DIRECTION: Only the lines from the start of the entries through the line with "rib_w = 11; // [8:0.5:12]" are wanted; please output them exactly.

Start of SUPPLIED DATA

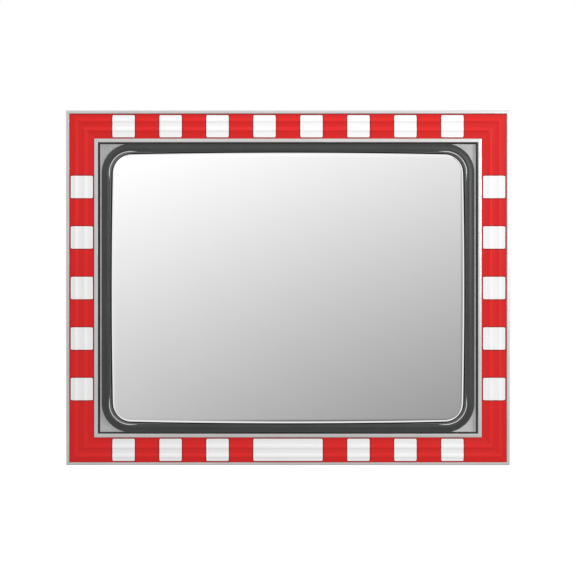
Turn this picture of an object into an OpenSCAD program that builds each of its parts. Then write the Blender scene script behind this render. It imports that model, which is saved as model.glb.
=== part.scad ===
// Convex observation mirror with a red and white warning frame, on a two-axis wall arm.
// Millimetres, +Z up. The origin is the middle of the wall plate's back face: the wall is the
// plane y = 0 and the mirror looks along -Y. Head parts are drawn in the head's own frame, where
// y is the depth behind the frame's front plane, and head() puts them in place.

/* [Frame] */
// Overall width across the frame
frame_w = 1000; // [990:5:1040]
// Overall height across the frame
frame_h = 800; // [800:5:830]
// Width of the frame's face on each side
frame_face = 71.5; // [70:0.5:71.5]
// Width of the bare metal lip around the outside
outer_lip = 6.8; // [5:0.1:8]
// Width of the bare metal lip around the opening
inner_lip = 8; // [6:0.1:9]
// Depth of the rails' outer wall
rail_depth = 26; // [25:0.5:32]
// Thickness of the rails' walls
rail_wall = 2.5; // [2:0.1:3]
// Depth of the recess that holds the sheeting
recess = 3.2; // [2.8:0.1:4]
// Height of the two stiffening ribs along each rail
rib_rise = 1.6; // [0.6:0.1:2]
// Width of each rib at its foot
rib_w = 11; // [8:0.5:12]

/* [Sheeting] */
// Thickness of the red sheeting
sheet_t = 0.4; // [0.2:0.1:0.6]
// Thickness of the white patches on it
patch_t = 0.3; // [0.2:0.1:0.5]
// Length of a white patch along the rail
patch_len = 52; // [40:1:60]
// Gap between a white patch and each lip
patch_inset = 2.5; // [1.5:0.5:4]
// Patches along the top rail
patches_x = 8; // [4:2:8]
// Patches along each side rail
patches_z = 5; // [3:1:5]
// Distance between patch centres along the top rail
pitch_x = 105.9; // [90:0.1:110]
// Distance between patch centres along a side rail
pitch_z = 113.9; // [90:0.1:118]

/* [Mirror] */
// Width of the mirror face
mirror_w = 800; // [780:1:800]
// Height of the mirror face
mirror_h = 610; // [590:1:611]
// Corner radius of the mirror face
mirror_corner = 44; // [30:1:45]
// Radius of curvature of the mirror
mirror_radius = 2200; // [2200:50:3200]
// Thickness of the mirror pane
mirror_t = 3; // [2:0.5:4]
// How far the middle of the mirror stands in front of the frame
mirror_proud = 20; // [16:1:20]
// Distance from the mirror face to the outside of the rubber ring
gasket_w = 21.5; // [19:0.5:21.5]
// Gap between the mirror's edge and the ring's lip
lip_gap = 2; // [1:0.5:3]

/* [Rear pan] */
// Depth of the pan's flange behind the frame's front plane
pan_y = 20; // [18:0.5:20]
// Sheet thickness of the pan
pan_t = 1.5; // [1:0.1:2]
// Thickness of the backing board behind the mirror
board_t = 4; // [3:1:10]

/* [Swivel] */
// Depth of the tilt axis behind the frame's front plane
tilt_depth = 120; // [118:1:140]
// Distance from the tilt axis back to the post's axis
pan_offset = 70; // [68:1:90]
// Radius of the tilt bolt
tilt_r = 6; // [5:0.5:6]
// Radial clearance of the tilt bolt and of the clamp on the post
running_gap = 0.05; // [0.03:0.01:0.08]
// Height of the post clamp
clamp_h = 90; // [80:5:110]

/* [Wall arm] */
// Distance from the wall to the post's axis
arm_reach = 310; // [280:5:400]
// Height of the mirror's centre above the arm
head_rise = 150; // [140:5:200]
// Outside radius of the post
post_r = 30; // [28:0.5:32]
// Outside radius of the arm tube
arm_r = 24; // [20:0.5:26]
// Wall thickness of both tubes
tube_t = 3; // [2:0.5:4]
// Width of the wall plate
plate_w = 200; // [180:5:260]
// Height of the wall plate
plate_h = 260; // [240:5:320]
// Thickness of the wall plate
plate_t = 8; // [6:1:12]
// Distance between the wall bolts, across
bolt_span_x = 150; // [120:5:155]
// Distance between the wall bolts, up and down
bolt_span_z = 210; // [200:5:215]
// Radius of the wall bolt holes
wall_hole_r = 5.5; // [4.5:0.5:7]

/* [Hidden] */
$fn = 96;

fit_gap = 0.2;                                   // between parts that only touch
head_y = -(arm_reach + pan_offset + tilt_depth); // the frame's front plane
band_end = frame_face - inner_lip;
rib_starts = [9, 30];                            // from the band's outer edge
rib_shoulder = 2.2;
web_back = recess + 2;                           // rear of the rail's front wall
key_u = 26;                                      // wall beside the corner keys
key_gap = 0.3;
key_leg = 75;
boss_u = [45, 55];                               // solid rib that takes the frame screws
boss_mid = (boss_u[0] + boss_u[1]) / 2;
corner_steps = 10;
patch_round = 5;
edge_break = 0.8;                                // chamfer on the rails' front edges

flange_out = 12;                                 // mirror flange beyond the mirror face
flange_y = 44;                                   // rear of the mirror flange
tape_t = 1.5;
tray_gap = 14;                                   // from mirror face to tray wall
board_y = flange_y + tape_t;
floor_y = board_y + board_t;                     // inside of the tray's floor
tray_back = floor_y + pan_t;
pan_edge = rail_wall + 0.5;                      // from the frame's side to the pan's flange
drain_r = 4;
drain_x = 300;
drain_above = 20;                                // drain holes above the mirror's lower edge

stiffener_z = 110;
stiffener_len = 640;
hat_h = 20;
hat_t = 2;
hat_crown = 34;
hat_foot = 18;
hat_back = tray_back + hat_h;

bracket_w = 120;
bracket_h = 270;
bracket_t = 5;
bracket_corner = 10;
bracket_back = hat_back + bracket_t;
bracket_bolt_x = 40;
ear_t = 8;
ear_r = 24;
tongue_half = 17;                                // half the width of the clamp's tongue
friction_t = 2;
friction_r = 19;
ear_x = tongue_half + friction_t;
tilt_outer = ear_x + ear_t;
tongue_r = 22;

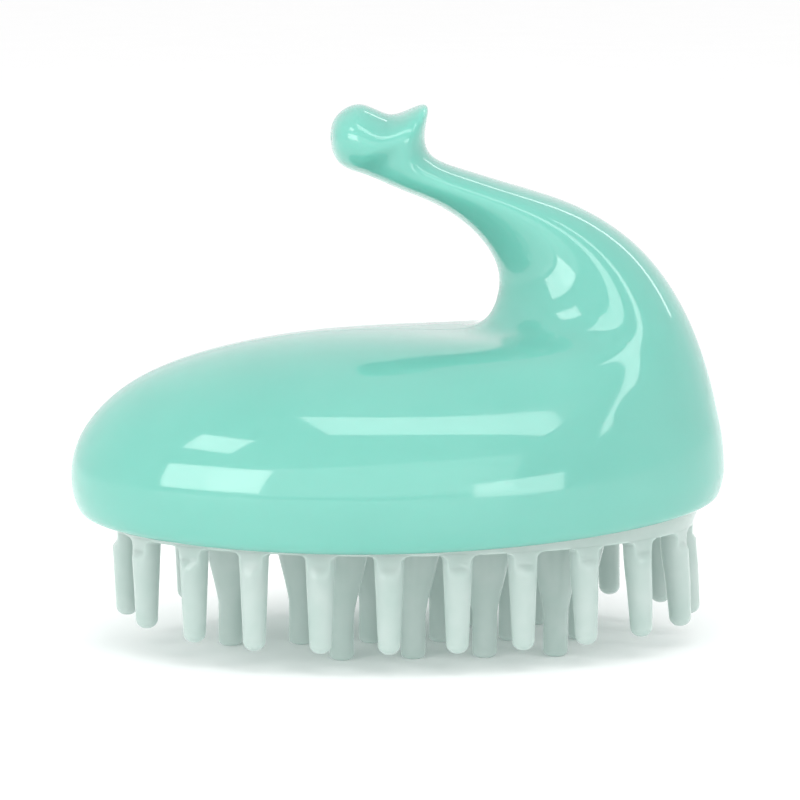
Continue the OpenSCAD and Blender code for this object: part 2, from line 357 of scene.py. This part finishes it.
def row_angles(u):
    """Angles of each row's points. The second and the last but one stand a little off
    the middle plane, so that a fine groove runs along the joint."""
    near = SEAM_WIDTH / (slice_at(u)[:, 4:5] * MM)
    share = np.linspace(0, 1, ROW_POINTS)[None, :]
    inner = near + (math.pi - 2 * near) * share
    edge = np.zeros_like(near)
    return np.hstack([edge, inner, edge + math.pi])


def shell_half(name, side, material):
    """One half of the shell as a closed solid wall, side -1 for the left half."""
    outside_u = np.arange(FIRST_OUTSIDE, LAST_SLICE, OUTSIDE_STEP)
    outside_a = row_angles(outside_u)
    outside = shell_points(outside_u, outside_a)
    recess = np.zeros(outside_a.shape)
    recess[:, [0, -1]] = SEAM_DEPTH
    outside = outside + recess[..., None] * inward_normals(outside_u, outside_a)

    hollow_u = np.arange(LAST_HOLLOW, FIRST_HOLLOW - HOLLOW_STEP / 2, -HOLLOW_STEP)
    hollow_a = row_angles(hollow_u)
    hollow = shell_points(hollow_u, hollow_a) + WALL * inward_normals(hollow_u, hollow_a)

    angle = outside_a[0]

    def opening(grow, height):
        """A row on the pad's opening, widened by grow, at a height or an array of them."""
        half = OPENING + grow
        return np.stack([PAD_X - half[0] * np.cos(angle), -half[1] * np.sin(angle),
                         np.broadcast_to(height, angle.shape)], axis=-1)

    foot = hollow[-1] * [1, 1, 0] + [0, 0, PLATE_TOP]
    under = outside[0][:, 2]
    lip = [opening(LIP_ROUND * (1 - math.cos(a)), under + LIP_ROUND * (1 - math.sin(a)))
           for a in np.radians([0, 22.5, 45, 67.5, 90])]
    rows = [*hollow, foot, opening(0, PLATE_TOP), *lip, *outside]
    rows = np.array(rows)
    rows[:, [0, -1], 1] = 0
    rows[:, :, 1] *= -side

    columns = rows.shape[1]
    last = (len(rows) - 1) * columns
    faces = grid_faces(len(rows), columns, closed=False)
    faces.append(tuple(range(columns)))
    faces.append(tuple(range(last, last + columns)))
    joint = [i * columns for i in range(len(rows))]
    faces.append(tuple(joint + [i + columns - 1 for i in reversed(joint)]))
    piece = new_piece(name, rows.reshape(-1, 3), faces, material, sharp_deg=30)
    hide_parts(name)
    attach(piece, "shell")


# ---- Pad ------------------------------------------------------------------------------

PAD_WALL = 1.5 * MM
PAD_TAPER = 0.9 * MM
TAPER_HEIGHT = 3.2 * MM
EDGE_ROUND = 0.45 * MM
PLUG_RADIUS = 2.2 * MM
PLUG_HEIGHT = 4 * MM
PLUG_PLACES = np.array([(-38, 0), (38, 0), (0, 22), (0, -22)]) * MM


def oval_ring(half, height, segments=192):
    """A level ring of points round the pad's middle."""
    angles = np.arange(segments) * 2 * math.pi / segments
    return np.stack([PAD_X + half[0] * np.cos(angles), half[1] * np.sin(angles),
                     np.full(segments, height)], axis=-1)


def arc(centre, radius, start_deg, end_deg, steps=5):
    """Points (offset from the pad's outline, height) along part of a circle."""
    return [(centre[0] + radius * math.cos(a), centre[1] + radius * math.sin(a))
            for a in np.radians(np.linspace(start_deg, end_deg, steps))]


def pad_plug(x, y):
    """A round plug with a domed end, standing on the pad's floor."""
    foot = -0.5 * MM
    outline = [
        (0, foot),
        (PLUG_RADIUS, foot),
        (PLUG_RADIUS, PLUG_HEIGHT - 0.8 * MM),
        (0.9 * PLUG_RADIUS, PLUG_HEIGHT - 0.3 * MM),
        (0.6 * PLUG_RADIUS, PLUG_HEIGHT),
        (0, PLUG_HEIGHT),
    ]
    points, faces = lathe(outline, 32)
    return points + [PAD_X + x, y, PAD_TOP], faces


def pad_body(material):
    """The pad: a flat underside, a tapered side that meets it in a soft edge, a rim that
    wraps the base plate, and plugs on its floor."""
    soft = PAD_WALL / 2
    side = (
        [(-PAD_WALL, PAD_TOP)]
        + arc((-soft, PLATE_TOP - soft), soft, 180, 0, 9)
        + [(0, PAD_Z + TAPER_HEIGHT)]
        + arc((-PAD_TAPER - EDGE_ROUND, PAD_Z + EDGE_ROUND), EDGE_ROUND, 0, -90)
    )
    floor_rings = [oval_ring(PAD_HALF * share, PAD_TOP) for share in (0.3, 0.7, 0.9)]
    side_rings = [oval_ring(PAD_HALF + offset, height) for offset, height in side]
    under_rings = [oval_ring(PAD_HALF * share, PAD_Z) for share in (0.93, 0.8, 0.6, 0.3)]
    rings = np.array(floor_rings + side_rings + under_rings)
    columns = rings.shape[1]
    last = (len(rings) - 1) * columns
    faces = grid_faces(len(rings), columns, closed=True)
    faces.append(tuple(range(columns)))
    faces.append(tuple(range(last, last + columns)))
    plugs = [pad_plug(x, y) for x, y in PLUG_PLACES]
    points, faces = joined([(rings.reshape(-1, 3), faces), *plugs])
    piece = new_piece("pad_body", points, faces, material)
    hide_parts("pad")
    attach(piece, "pad")


# ---- Fingers --------------------------------------------------------------------------

# How far below the pad a finger has taken its row's whole turn.
BEND_DEPTH = 9 * MM
# Degrees that the last slim finger leans out towards the heel.
HEEL_LEAN = 5
# Half width of a slim finger's root in the CAD model.
SLIM_ROOT = 2.6 * MM
# How far the roots reach up into the pad, and how far down they keep within its edge.
ROOT_SINK = 0.25 * MM
ROOT_DEPTH = 2.5 * MM
ROOT_MARGIN = 0.1 * MM


def root_fillet(radius, fillet, steps=7):
    """Outline (radius, depth below the pad) of the fillet between the pad and a finger."""
    return [(radius + fillet * (1 - math.cos(a)), fillet * (1 - math.sin(a)))
            for a in np.radians(np.linspace(90, 0, steps))]


def slim_outline(length):
    """Half outline of a slim edge finger, from inside the pad down to its round tip."""
    root, tip, fillet, soft = 2.45 * MM, 1.85 * MM, 1.1 * MM, 1.6 * MM
    shaft_end = length - soft
    return (
        [(0, -ROOT_SINK), (root + fillet, -ROOT_SINK)]
        + root_fillet(root, fillet)
        + [(root + (tip - root) * t, fillet + (shaft_end - fillet) * t)
           for t in np.linspace(0, 1, 14)[1:]]
        + [(tip - soft + soft * math.cos(a), shaft_end + soft * math.sin(a))
           for a in np.radians(np.linspace(10, 84, 8))]
        + [(0, length)]
    )


def long_outline(length):
    """Half outline of a long finger: a wide cone, a straight shaft and a blunt tip."""
    root, shaft, fillet, soft = 4.6 * MM, 2.05 * MM, 1.2 * MM, 0.9 * MM
    cone_end, shaft_end = 13 * MM, length - soft
    cone = [(shaft + (root - shaft) * (0.7 * (1 - t) + 0.3 * (1 - smooth_step(t))),
             fillet + (cone_end - fillet) * t) for t in np.linspace(0, 1, 14)[1:]]
    return (
        [(0, -ROOT_SINK), (root + fillet, -ROOT_SINK)]
        + root_fillet(root, fillet)
        + cone
        + [(shaft, cone_end + (shaft_end - cone_end) * t) for t in (0.5, 1)]
        + [(shaft - soft + soft * math.cos(a), shaft_end + soft * math.sin(a))
           for a in np.radians([15, 30, 45, 60, 75, 90])]
        + [(0, length)]
    )


def placed_finger(outline, x, y, lean_deg):
    """A finger under (x, y) of the pad. It leans more and more with depth, and its root
    stays inside the pad's outline."""
    points, faces = lathe(outline, 40)
    depth = points[:, 2].copy()
    lean = np.radians(lean_deg) * smooth_step(depth / BEND_DEPTH)
    px, pz = points[:, 0].copy(), -depth
    points[:, 0] = x + px * np.cos(lean) - pz * np.sin(lean)
    points[:, 1] += y
    points[:, 2] = PAD_Z + pz * np.cos(lean) + px * np.sin(lean)
    half = PAD_HALF - PAD_TAPER - ROOT_MARGIN
    reach = np.hypot((points[:, 0] - PAD_X) / half[0], points[:, 1] / half[1])
    pull = np.where(depth < ROOT_DEPTH, np.minimum(1, 1 / np.maximum(reach, 1e-9)), 1)
    points[:, 0] = PAD_X + (points[:, 0] - PAD_X) * pull
    points[:, 1] *= pull
    return points, faces


def finger_row(node, material):
    """The fingers of one cross row. Slim fingers on the heel's side lean out, bending where they
    leave the pad.
    """
    x = ROWS[node][0]
    low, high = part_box(node)
    slim = node.startswith("ring")
    widest = SLIM_ROOT if slim else (high[0] - low[0]) / 2
    y = high[1] - widest
    length = PAD_Z - low[2]
    lean = HEEL_LEAN * max(0, (x - PAD_X) / (PAD_HALF[0] - SLIM_ROOT)) ** 2 if slim else 0
    outline = slim_outline(length) if slim else long_outline(length)
    sides = (-1, 1) if y > 0.5 * MM else (0,)
    points, faces = joined([placed_finger(outline, x, side * y, lean) for side in sides])
    piece = new_piece(node + "_skin", points, faces, material)
    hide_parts(node)
    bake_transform(piece)


# ---- Studio ---------------------------------------------------------------------------

AIM = np.array([0.15, 0, 41.7]) * MM
LAMP_DISTANCE = 1.2


def towards(azimuth, elevation):
    """Unit vector from the object; azimuth 0 is the front (-Y) and 90 the heel (+X)."""
    a, e = math.radians(azimuth), math.radians(elevation)
    return np.array([math.sin(a) * math.cos(e), -math.cos(a) * math.cos(e), math.sin(e)])


def facing_aim(away):
    """Rotation of a lamp or a camera that stands in that direction and looks back."""
    return Vector(away).to_track_quat("Z", "Y").to_euler()


def floor(material):
    """A pale round floor, wide enough to have no visible edge."""
    radius, segments = 9.0, 64
    angles = np.arange(segments) * 2 * math.pi / segments
    points = [(radius * math.cos(a), radius * math.sin(a), 0) for a in angles]
    new_piece("floor", points, [tuple(range(segments))], material)


def softbox(name, azimuth, elevation, width, height, radiance, roll=0):
    """A rectangular light that looks width by height degrees large from the object."""
    light = bpy.data.lights.new(name, "AREA")
    light.shape = "RECTANGLE"
    light.size = 2 * LAMP_DISTANCE * math.tan(math.radians(width / 2))
    light.size_y = 2 * LAMP_DISTANCE * math.tan(math.radians(height / 2))
    light.energy = radiance * math.pi * light.size * light.size_y
    lamp = bpy.data.objects.new(name, light)
    bpy.context.scene.collection.objects.link(lamp)
    away = towards(azimuth, elevation)
    lamp.location = AIM + away * LAMP_DISTANCE
    lamp.rotation_euler = facing_aim(away)
    lamp.rotation_euler.rotate_axis("Z", math.radians(roll))


def glowing_panel(name, corners, radiance):
    """A light with the given corners, each an (azimuth, elevation) seen from the object."""
    material = bpy.data.materials.new(name)
    material.use_nodes = True
    nodes, links = material.node_tree.nodes, material.node_tree.links
    nodes.remove(nodes["Principled BSDF"])
    glow = nodes.new("ShaderNodeEmission")
    glow.inputs["Strength"].default_value = radiance
    links.new(glow.outputs["Emission"], nodes["Material Output"].inputs["Surface"])
    points = [AIM + towards(azimuth, elevation) * LAMP_DISTANCE for azimuth, elevation in corners]
    new_piece(name, points, [(0, 1, 2, 3)], material)


def studio():
    """White surroundings and softboxes whose reflections give the shell its highlights.
    Each softbox is given by azimuth, elevation, width and height in degrees, and radiance."""
    world = bpy.data.worlds.new("studio")
    world.use_nodes = True
    sky = world.node_tree.nodes["Background"]
    sky.inputs["Color"].default_value = (1, 1, 1, 1)
    sky.inputs["Strength"].default_value = 1.0
    bpy.context.scene.world = world
    floor(studio_white())
    glowing_panel("key", [(-62, 70), (-27, 54), (36, 29), (41, 31)], 4.0)
    softbox("fill", -12, 14, 80, 26, 0.8)
    softbox("window_low", -53, 14, 36, 22, 4.0)
    softbox("window_high", -64, 43, 18, 11, 4.0)
    softbox("card_right", 30, 2, 24, 9, 3.0)
    softbox("strip_right", 57, 40, 7, 46, 3.5)
    softbox("rim", 138, 36, 44, 4, 3.0, roll=40)


CAMERA_AZIMUTH = -5
CAMERA_ELEVATION = 8
CAMERA_DISTANCE = 0.62
VIEW_WIDTH = 135.6 * MM


def camera():
    """The main camera: a little towards the nose and above, with a long lens."""
    lens = bpy.data.cameras.new("camera")
    lens.sensor_width = 36
    lens.lens = lens.sensor_width * CAMERA_DISTANCE / VIEW_WIDTH
    eye = bpy.data.objects.new("camera", lens)
    bpy.context.scene.collection.objects.link(eye)
    away = towards(CAMERA_AZIMUTH, CAMERA_ELEVATION)
    eye.location = AIM + away * CAMERA_DISTANCE
    eye.rotation_euler = facing_aim(away)
    bpy.context.scene.camera = eye


def paint(node, material):
    """Gives a CAD node that stays in view its material."""
    piece = frame["nodes"][node]
    piece.data.materials.clear()
    piece.data.materials.append(material)


bpy.context.scene.view_settings.view_transform = "Standard"
camera()
studio()

gloss, satin, silicone, steel = mint_gloss(), mint_satin(), milky_silicone(), plain_steel()
shell_half("shell_left", -1, gloss)
shell_half("shell_right", 1, gloss)
pad_body(silicone)
for row in ROWS:
    finger_row(row, silicone)
paint("base_plate", satin)
paint("plate_screws", steel)
paint("seam_pins", steel)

End of SUPPLIED DATA

TASK RESPONSE:
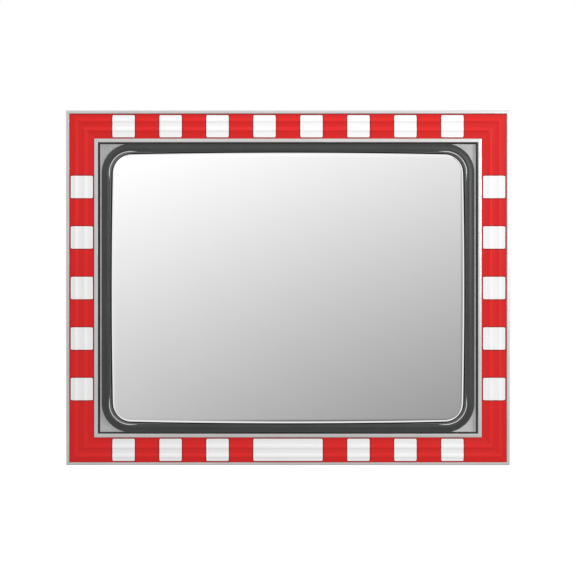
Turn this picture of an object into an OpenSCAD program that builds each of its parts. Then write the Blender scene script behind this render. It imports that model, which is saved as model.glb.
=== part.scad ===
// Convex observation mirror with a red and white warning frame, on a two-axis wall arm.
// Millimetres, +Z up. The origin is the middle of the wall plate's back face: the wall is the
// plane y = 0 and the mirror looks along -Y. Head parts are drawn in the head's own frame, where
// y is the depth behind the frame's front plane, and head() puts them in place.

/* [Frame] */
// Overall width across the frame
frame_w = 1000; // [990:5:1040]
// Overall height across the frame
frame_h = 800; // [800:5:830]
// Width of the frame's face on each side
frame_face = 71.5; // [70:0.5:71.5]
// Width of the bare metal lip around the outside
outer_lip = 6.8; // [5:0.1:8]
// Width of the bare metal lip around the opening
inner_lip = 8; // [6:0.1:9]
// Depth of the rails' outer wall
rail_depth = 26; // [25:0.5:32]
// Thickness of the rails' walls
rail_wall = 2.5; // [2:0.1:3]
// Depth of the recess that holds the sheeting
recess = 3.2; // [2.8:0.1:4]
// Height of the two stiffening ribs along each rail
rib_rise = 1.6; // [0.6:0.1:2]
// Width of each rib at its foot
rib_w = 11; // [8:0.5:12]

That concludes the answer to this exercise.